(Goal of the exercise) Starting at the line with "Reconstruct the object", transcribe each line through the final one, both included, and add nothing.

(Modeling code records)
....
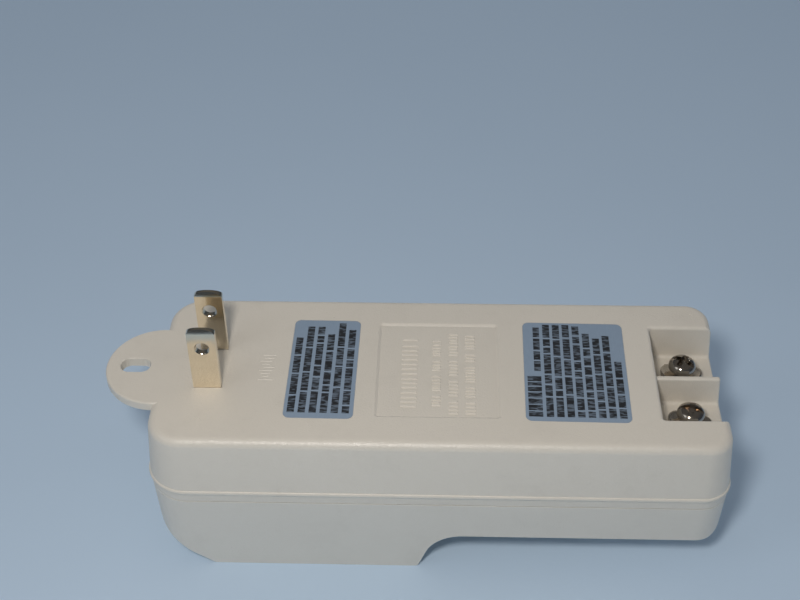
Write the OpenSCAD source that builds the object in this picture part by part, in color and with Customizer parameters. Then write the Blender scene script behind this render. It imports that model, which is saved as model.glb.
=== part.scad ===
// Plug-in wall transformer (class 2 power unit) with two screw terminals.
// Lies on its outer cover, blades up. X runs from the fixing tab to the terminals.

/* [Casing] */
// Length of the wall-side face
body_l = 129.3; // [120:0.1:140]
// Width of the wall-side face
body_w = 48.2; // [46:0.1:54]
// Depth of the thick section, from the wall-side face to the flat outer face
body_h = 41.3; // [38:0.1:48]
// Depth of the thin section under the terminals
thin_h = 29.6; // [26:0.1:32]
// Drop from the wall-side face to the widest line of the casing
ridge_drop = 15.3; // [12:0.1:17]
// Height of the band between the widest line and the seam
band_h = 2.9; // [2:0.1:4]
// Moulded wall thickness
wall = 2.2; // [1.8:0.1:2.6]
// Outward draft of the wall-side cover, in degrees
draft_top = 5; // [3:0.5:6]
// Inward draft of the outer cover's sides and terminal end, in degrees
draft_low = 2.3; // [1:0.1:4]
// Inward draft of the outer cover's tab end, in degrees
draft_tab = 4.3; // [2:0.1:6]
// Plan radius of the two corners at the tab end
tab_corner_r = 8; // [6:0.5:10]
// Plan radius of the two corners at the terminal end
end_corner_r = 5.5; // [4:0.5:8]
// Radius of the edge around the wall-side face
edge_r = 2.1; // [1:0.1:3]
// How far the bead stands out at the widest line
bead = 0.3; // [0.1:0.05:0.5]
// Height of the joining lip of the outer cover
lip_h = 2; // [1:0.1:3]
// Thickness of the joining lip
lip_t = 1; // [0.8:0.1:1.2]

/* [Stepped outer face] */
// From the tab-end wall to the start of the flat
flat_from_end = 12.3; // [10:0.1:14]
// Length of the flat that the unit rests on
flat_l = 47.9; // [44:0.1:50]
// Slope of the chamfer between the flat and the tab end, in degrees
chamfer_a = 38.5; // [30:0.5:45]
// Radius between the chamfer and the tab-end wall
knee_r = 7.8; // [4:0.1:9]
// Lean of the step's riser from the vertical, in degrees
riser_a = 19.7; // [10:0.1:30]
// Radius of the hollow between the riser and the thin section
step_r = 8.9; // [6:0.1:10]
// Radius of the lower edge at the terminal end
toe_r = 4; // [3:0.1:5]
// Radius at the two ends of the flat
flat_edge_r = 1; // [0.5:0.1:1.5]

/* [Fixing tab] */
// Radius of the round tab
tab_r = 12.4; // [10:0.1:14]
// Thickness of the tab
tab_t = 2.4; // [2:0.1:3]
// Length of the screw slot
slot_l = 7; // [6.5:0.1:8]
// Width of the screw slot
slot_w = 4.4; // [4.3:0.1:5]
// From the tab-end wall to the middle of the slot
slot_from_end = 5.6; // [5:0.1:6.5]

/* [Blades] */
// Width of a blade
blade_w = 6.35; // [6.2:0.01:6.5]
// Thickness of a blade
blade_t = 1.52; // [1.4:0.01:1.65]
// Distance between the middles of the blades
blade_pitch = 12.7; // [12.6:0.01:12.8]
// How far the blades stand out of the face
blade_out = 17.5; // [15.9:0.1:18.2]
// Length of the bevelled tip
tip_l = 1.25; // [0.8:0.05:1.6]
// Thickness left at the tip
tip_t = 0.7; // [0.5:0.05:1]
// Diameter of the hole through each blade
blade_hole_d = 3.18; // [3:0.01:3.3]
// Height of that hole above the face
blade_hole_h = 12; // [11.5:0.1:12.5]
// From the tab-end wall to the blades
blade_from_end = 12.1; // [11:0.1:13]

/* [Labels and panel] */
// Length and width of the label near the blades
small_label = [15.7, 32.4];
// Length and width of the label near the terminals
large_label = [23.5, 32.4];
// Length and width of the sunk panel
panel = [28.3, 31];
// From the blades to the middles of the two labels and of the panel
small_label_x = 25.9; // [24:0.1:28]
// Middle of the large label
large_label_x = 84.0; // [80:0.1:86]
// Middle of the panel
panel_x = 52.5; // [50:0.1:54]
// Depth of the panel
panel_d = 0.4; // [0.2:0.05:0.6]
// Thickness of the label stock
label_t = 0.12; // [0.08:0.01:0.2]
// Corner radius of the labels
label_r = 1.5; // [1:0.1:2]

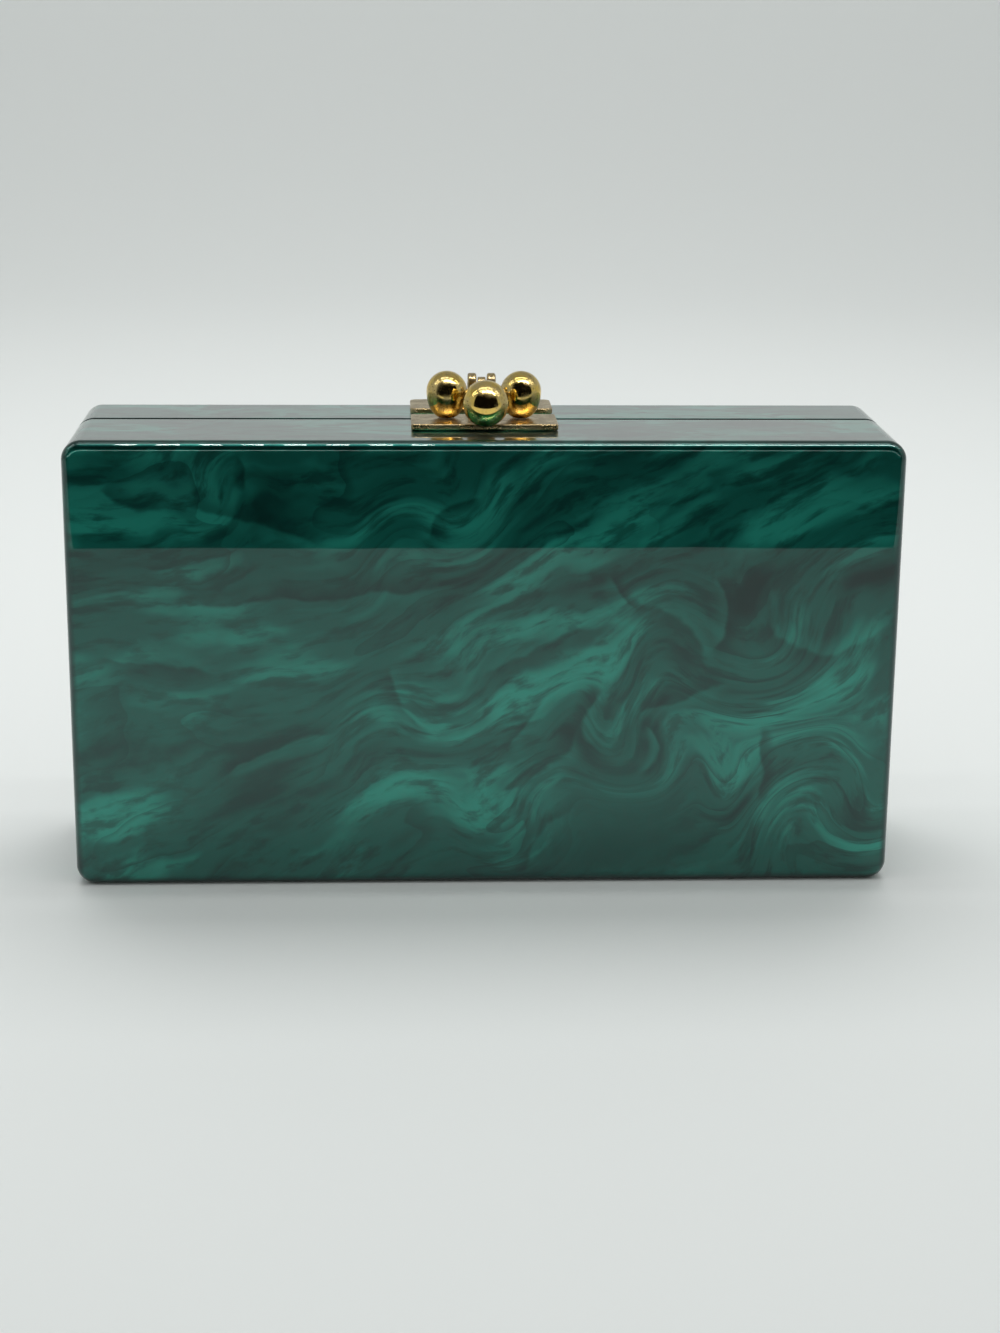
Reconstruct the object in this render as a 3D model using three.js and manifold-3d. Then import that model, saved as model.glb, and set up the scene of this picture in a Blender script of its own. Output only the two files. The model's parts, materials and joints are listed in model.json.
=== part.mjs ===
....
(Solution for this problem)
Reconstruct the object in this render as a 3D model using three.js and manifold-3d. Then import that model, saved as model.glb, and set up the scene of this picture in a Blender script of its own. Output only the two files. The model's parts, materials and joints are listed in model.json.
=== part.mjs ===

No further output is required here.